Exercise prompt:
Return, exactly as written, the lines from the one containing "0], WITHERED_BROWN, 0.9));" through the one containing "bpy.data.objects.remove(obj)", with both ends included.

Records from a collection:
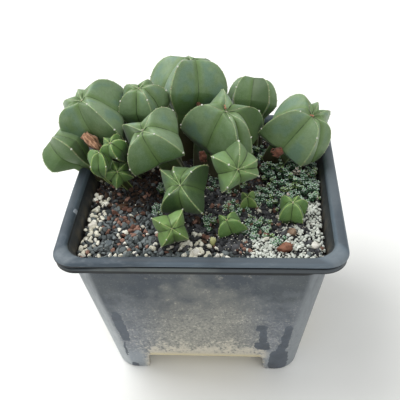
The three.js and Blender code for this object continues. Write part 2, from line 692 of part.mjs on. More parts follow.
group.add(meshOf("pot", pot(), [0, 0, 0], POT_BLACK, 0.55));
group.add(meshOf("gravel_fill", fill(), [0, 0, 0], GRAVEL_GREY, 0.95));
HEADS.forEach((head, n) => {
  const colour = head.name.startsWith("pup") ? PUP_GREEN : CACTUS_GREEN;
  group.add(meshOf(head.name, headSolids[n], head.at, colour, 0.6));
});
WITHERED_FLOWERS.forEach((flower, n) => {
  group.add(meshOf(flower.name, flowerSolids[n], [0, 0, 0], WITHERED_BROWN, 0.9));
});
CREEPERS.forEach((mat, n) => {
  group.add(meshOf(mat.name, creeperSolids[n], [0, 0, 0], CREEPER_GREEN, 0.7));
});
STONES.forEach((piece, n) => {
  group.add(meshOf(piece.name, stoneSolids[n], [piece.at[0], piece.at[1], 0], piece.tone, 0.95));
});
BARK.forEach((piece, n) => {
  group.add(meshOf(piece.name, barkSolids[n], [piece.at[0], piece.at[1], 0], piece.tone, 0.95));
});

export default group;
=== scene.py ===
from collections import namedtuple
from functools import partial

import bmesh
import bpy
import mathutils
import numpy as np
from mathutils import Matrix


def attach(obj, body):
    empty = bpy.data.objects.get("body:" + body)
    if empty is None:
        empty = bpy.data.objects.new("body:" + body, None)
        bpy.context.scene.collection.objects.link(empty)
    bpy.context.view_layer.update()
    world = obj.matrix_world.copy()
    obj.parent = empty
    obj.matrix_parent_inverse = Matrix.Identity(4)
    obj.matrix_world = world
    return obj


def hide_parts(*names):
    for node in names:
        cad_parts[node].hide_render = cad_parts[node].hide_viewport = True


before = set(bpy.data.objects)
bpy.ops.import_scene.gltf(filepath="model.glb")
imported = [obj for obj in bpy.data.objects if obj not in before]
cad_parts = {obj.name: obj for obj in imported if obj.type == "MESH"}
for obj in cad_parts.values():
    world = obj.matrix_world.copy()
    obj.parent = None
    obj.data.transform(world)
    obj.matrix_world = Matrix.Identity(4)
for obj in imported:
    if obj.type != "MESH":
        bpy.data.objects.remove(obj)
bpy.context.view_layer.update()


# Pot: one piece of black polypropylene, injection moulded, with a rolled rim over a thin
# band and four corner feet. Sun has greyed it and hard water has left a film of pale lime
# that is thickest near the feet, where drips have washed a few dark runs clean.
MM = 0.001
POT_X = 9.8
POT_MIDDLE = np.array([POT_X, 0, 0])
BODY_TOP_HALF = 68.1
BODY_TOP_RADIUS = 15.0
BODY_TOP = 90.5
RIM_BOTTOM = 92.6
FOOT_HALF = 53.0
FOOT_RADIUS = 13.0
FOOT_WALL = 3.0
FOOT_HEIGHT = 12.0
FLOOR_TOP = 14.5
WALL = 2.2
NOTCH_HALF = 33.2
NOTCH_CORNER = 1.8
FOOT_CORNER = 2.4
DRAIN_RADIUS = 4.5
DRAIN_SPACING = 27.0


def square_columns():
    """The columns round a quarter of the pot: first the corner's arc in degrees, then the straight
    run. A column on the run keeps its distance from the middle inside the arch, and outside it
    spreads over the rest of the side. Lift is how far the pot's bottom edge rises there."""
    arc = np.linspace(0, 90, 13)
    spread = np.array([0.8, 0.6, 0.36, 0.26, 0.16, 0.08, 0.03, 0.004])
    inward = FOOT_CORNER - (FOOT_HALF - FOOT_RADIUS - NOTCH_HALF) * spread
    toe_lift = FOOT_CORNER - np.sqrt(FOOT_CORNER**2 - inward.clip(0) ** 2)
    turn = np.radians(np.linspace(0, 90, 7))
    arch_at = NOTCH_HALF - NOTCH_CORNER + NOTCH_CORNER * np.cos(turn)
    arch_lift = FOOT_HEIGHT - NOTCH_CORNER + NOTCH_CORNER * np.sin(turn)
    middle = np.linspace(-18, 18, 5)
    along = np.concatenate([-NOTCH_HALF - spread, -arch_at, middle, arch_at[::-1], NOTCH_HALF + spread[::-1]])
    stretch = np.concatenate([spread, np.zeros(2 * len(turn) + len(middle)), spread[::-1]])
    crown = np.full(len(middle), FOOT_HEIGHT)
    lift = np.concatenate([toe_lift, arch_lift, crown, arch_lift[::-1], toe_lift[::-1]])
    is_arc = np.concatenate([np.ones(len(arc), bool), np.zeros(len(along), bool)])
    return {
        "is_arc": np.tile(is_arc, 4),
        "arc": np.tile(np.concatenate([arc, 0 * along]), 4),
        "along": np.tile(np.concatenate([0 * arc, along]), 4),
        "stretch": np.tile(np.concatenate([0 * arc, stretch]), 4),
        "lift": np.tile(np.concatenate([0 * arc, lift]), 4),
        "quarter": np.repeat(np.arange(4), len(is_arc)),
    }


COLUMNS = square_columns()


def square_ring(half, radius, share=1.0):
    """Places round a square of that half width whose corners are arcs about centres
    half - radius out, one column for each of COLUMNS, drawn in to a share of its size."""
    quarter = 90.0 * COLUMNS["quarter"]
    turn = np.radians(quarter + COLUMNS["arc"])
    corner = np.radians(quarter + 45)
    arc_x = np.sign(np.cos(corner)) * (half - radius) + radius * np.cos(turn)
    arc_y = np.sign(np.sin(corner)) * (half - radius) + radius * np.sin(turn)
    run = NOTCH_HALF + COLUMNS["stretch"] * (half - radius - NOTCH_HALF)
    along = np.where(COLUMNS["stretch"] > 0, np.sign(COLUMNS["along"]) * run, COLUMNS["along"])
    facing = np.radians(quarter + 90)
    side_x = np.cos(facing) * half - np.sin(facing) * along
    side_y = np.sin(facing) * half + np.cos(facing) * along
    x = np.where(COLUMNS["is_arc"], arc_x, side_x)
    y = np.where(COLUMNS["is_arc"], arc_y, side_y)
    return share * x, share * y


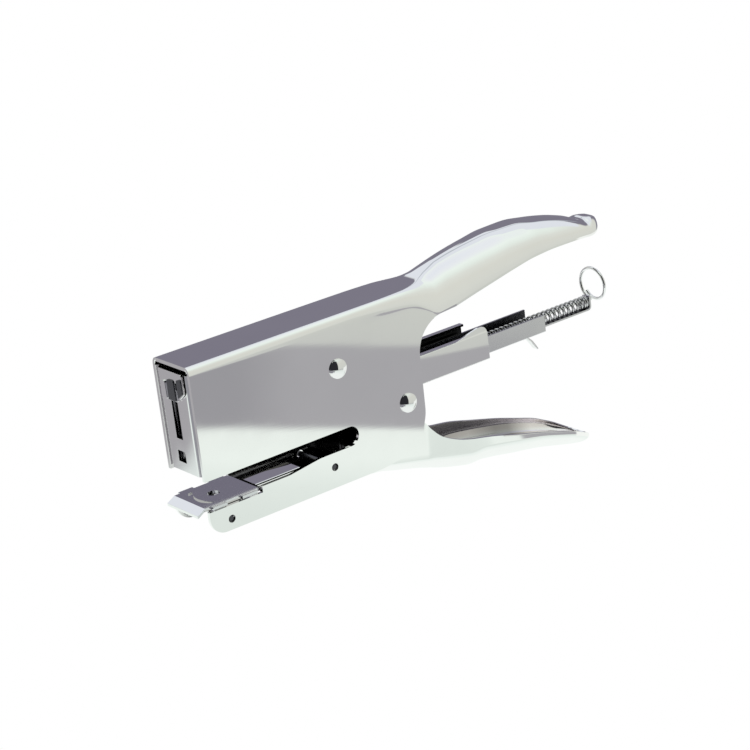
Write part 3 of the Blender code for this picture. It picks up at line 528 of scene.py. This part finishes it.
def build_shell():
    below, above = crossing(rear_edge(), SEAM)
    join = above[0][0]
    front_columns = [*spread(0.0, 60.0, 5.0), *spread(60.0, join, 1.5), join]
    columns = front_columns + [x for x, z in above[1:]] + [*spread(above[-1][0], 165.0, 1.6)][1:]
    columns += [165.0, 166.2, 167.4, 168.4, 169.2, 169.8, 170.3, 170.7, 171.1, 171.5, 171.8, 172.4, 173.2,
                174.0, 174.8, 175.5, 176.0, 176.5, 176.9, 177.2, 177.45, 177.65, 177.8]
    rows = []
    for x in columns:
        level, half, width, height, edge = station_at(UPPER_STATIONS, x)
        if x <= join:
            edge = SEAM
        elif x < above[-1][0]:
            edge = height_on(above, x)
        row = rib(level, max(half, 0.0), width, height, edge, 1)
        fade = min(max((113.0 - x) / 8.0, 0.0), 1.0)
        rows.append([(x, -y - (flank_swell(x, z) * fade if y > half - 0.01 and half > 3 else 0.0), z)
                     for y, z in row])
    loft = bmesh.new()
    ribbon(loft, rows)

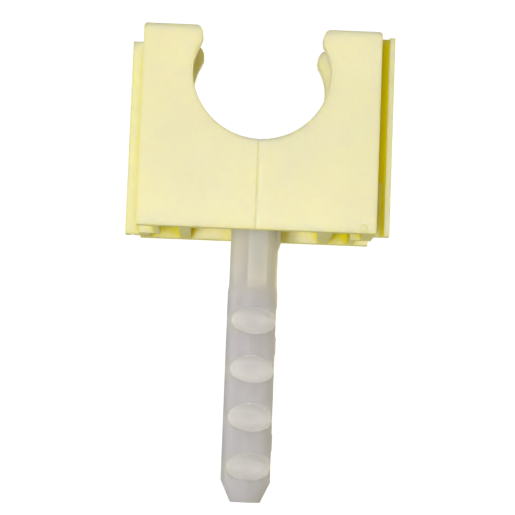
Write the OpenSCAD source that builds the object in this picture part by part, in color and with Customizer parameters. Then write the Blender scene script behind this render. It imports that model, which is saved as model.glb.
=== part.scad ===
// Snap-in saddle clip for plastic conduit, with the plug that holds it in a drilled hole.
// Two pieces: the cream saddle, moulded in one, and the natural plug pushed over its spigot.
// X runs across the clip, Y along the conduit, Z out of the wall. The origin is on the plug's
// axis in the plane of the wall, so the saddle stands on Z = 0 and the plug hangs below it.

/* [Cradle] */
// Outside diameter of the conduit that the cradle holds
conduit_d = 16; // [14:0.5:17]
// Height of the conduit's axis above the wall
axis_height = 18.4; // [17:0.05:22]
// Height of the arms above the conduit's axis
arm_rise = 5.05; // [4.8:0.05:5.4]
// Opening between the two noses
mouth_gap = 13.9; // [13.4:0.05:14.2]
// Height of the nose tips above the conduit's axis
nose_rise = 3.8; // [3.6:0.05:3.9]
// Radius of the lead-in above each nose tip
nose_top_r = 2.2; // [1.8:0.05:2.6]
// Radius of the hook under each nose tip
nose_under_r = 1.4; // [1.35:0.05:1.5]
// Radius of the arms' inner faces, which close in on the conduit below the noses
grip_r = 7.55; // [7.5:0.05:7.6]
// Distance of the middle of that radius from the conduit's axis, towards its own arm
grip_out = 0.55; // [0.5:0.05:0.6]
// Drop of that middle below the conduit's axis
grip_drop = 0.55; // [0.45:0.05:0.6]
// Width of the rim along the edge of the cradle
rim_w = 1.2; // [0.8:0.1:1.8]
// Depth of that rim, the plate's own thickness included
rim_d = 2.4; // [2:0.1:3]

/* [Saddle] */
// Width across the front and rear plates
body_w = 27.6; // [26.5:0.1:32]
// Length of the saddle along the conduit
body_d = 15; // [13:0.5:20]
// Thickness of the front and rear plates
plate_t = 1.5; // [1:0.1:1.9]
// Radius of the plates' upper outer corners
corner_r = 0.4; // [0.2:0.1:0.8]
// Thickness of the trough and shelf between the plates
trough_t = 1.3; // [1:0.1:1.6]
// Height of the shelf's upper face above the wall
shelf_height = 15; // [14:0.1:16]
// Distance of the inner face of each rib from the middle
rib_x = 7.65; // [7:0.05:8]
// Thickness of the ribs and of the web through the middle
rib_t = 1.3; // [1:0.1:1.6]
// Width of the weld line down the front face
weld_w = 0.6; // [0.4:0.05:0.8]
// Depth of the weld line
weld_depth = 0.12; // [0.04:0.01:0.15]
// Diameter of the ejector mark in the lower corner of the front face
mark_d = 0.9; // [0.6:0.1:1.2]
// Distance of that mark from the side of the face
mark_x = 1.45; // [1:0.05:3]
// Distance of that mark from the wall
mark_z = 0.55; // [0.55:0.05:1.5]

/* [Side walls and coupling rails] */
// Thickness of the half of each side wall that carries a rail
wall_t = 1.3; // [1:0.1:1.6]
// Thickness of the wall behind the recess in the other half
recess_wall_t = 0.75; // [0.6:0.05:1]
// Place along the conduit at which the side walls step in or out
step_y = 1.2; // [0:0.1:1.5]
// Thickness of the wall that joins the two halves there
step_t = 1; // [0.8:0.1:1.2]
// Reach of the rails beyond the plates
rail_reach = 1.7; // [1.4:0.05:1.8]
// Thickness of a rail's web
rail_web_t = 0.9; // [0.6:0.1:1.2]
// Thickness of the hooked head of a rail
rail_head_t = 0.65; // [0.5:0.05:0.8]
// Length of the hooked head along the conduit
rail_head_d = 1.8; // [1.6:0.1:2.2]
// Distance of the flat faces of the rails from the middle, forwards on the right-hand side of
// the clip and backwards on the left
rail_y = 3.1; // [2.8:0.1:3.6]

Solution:
  group.add(meshOf(flower.name, flowerSolids[n], [0, 0, 0], WITHERED_BROWN, 0.9));
});
CREEPERS.forEach((mat, n) => {
  group.add(meshOf(mat.name, creeperSolids[n], [0, 0, 0], CREEPER_GREEN, 0.7));
});
STONES.forEach((piece, n) => {
  group.add(meshOf(piece.name, stoneSolids[n], [piece.at[0], piece.at[1], 0], piece.tone, 0.95));
});
BARK.forEach((piece, n) => {
  group.add(meshOf(piece.name, barkSolids[n], [piece.at[0], piece.at[1], 0], piece.tone, 0.95));
});

export default group;
=== scene.py ===
from collections import namedtuple
from functools import partial

import bmesh
import bpy
import mathutils
import numpy as np
from mathutils import Matrix


def attach(obj, body):
    empty = bpy.data.objects.get("body:" + body)
    if empty is None:
        empty = bpy.data.objects.new("body:" + body, None)
        bpy.context.scene.collection.objects.link(empty)
    bpy.context.view_layer.update()
    world = obj.matrix_world.copy()
    obj.parent = empty
    obj.matrix_parent_inverse = Matrix.Identity(4)
    obj.matrix_world = world
    return obj


def hide_parts(*names):
    for node in names:
        cad_parts[node].hide_render = cad_parts[node].hide_viewport = True


before = set(bpy.data.objects)
bpy.ops.import_scene.gltf(filepath="model.glb")
imported = [obj for obj in bpy.data.objects if obj not in before]
cad_parts = {obj.name: obj for obj in imported if obj.type == "MESH"}
for obj in cad_parts.values():
    world = obj.matrix_world.copy()
    obj.parent = None
    obj.data.transform(world)
    obj.matrix_world = Matrix.Identity(4)
for obj in imported:
    if obj.type != "MESH":
        bpy.data.objects.remove(obj)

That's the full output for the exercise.